NewsCovering Kentucky


Scott County changed forever after Toyota arrived

Posted at 5:51 PM, Sep 28, 2021
and last updated 2021-09-28 18:18:40-04

GEORGETOWN, Ky. (LEX 18) — Ford's agreement to build a new plant in Hardin County is invoking memories of another deal with an automaker that led to the transformation of central Kentucky.

When Toyota picked Kentucky for its first US plant, it was something unheard of in this state.

A company like that picking a small town and pumping billions into our economy. It's still looked upon as Kentucky's greatest "get."

At one point, the community mantra was, 'Where Heritage and Progress Meet.'

The progress came with Toyota; the population more than tripling over the past 30 years and dozens of new businesses coming along with it. The heritage is right on Main Street.

In 1985, Kimberly Hay was working for Farmer's Bank, which was located on Main Street.

It was also the site of the biggest deal in the county's history, between then-Gov. Martha Layne Collins and Toyota.

"They signed it in our bank when we were Farmer's Bank. They signed it in our board room," said Hay. "And we knew things were gonna change. We didn't realize how much it was going to change. But the change has been positive."

That growth included the current owner of Fava's Restaurant.

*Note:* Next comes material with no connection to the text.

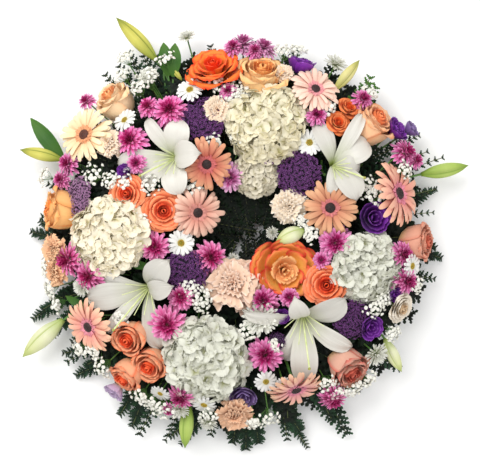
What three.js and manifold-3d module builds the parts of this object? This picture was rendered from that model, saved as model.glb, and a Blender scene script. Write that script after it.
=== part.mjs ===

"94. January of '94 I was hired. Started in body weld out there," said Jon Gruchow, who retired from Toyota a few years ago.

"There wasn't as many businesses here located on Main Street (at the time)," said Hay.

"We didn't have the bypass. Walmart was three locations prior to where it's at now," said Gruchow.

The buildings remain the same on Main Street even though the faces inside have changed.

Jack Conner with Scott County United has helped Georgetown capitalize on the millions of dollars and thousands of workers Toyota brought to the area.

The economy will continue to diversify, but Conner says the town is still built on relationships, and that heartbeat, the heritage, remains.

"This town hasn't changed. It's still the same Main Street that it always was. That's very important, very very important," said Conner.

A single contract transformed Georgetown. Conner forecasts the same future for Hardin County.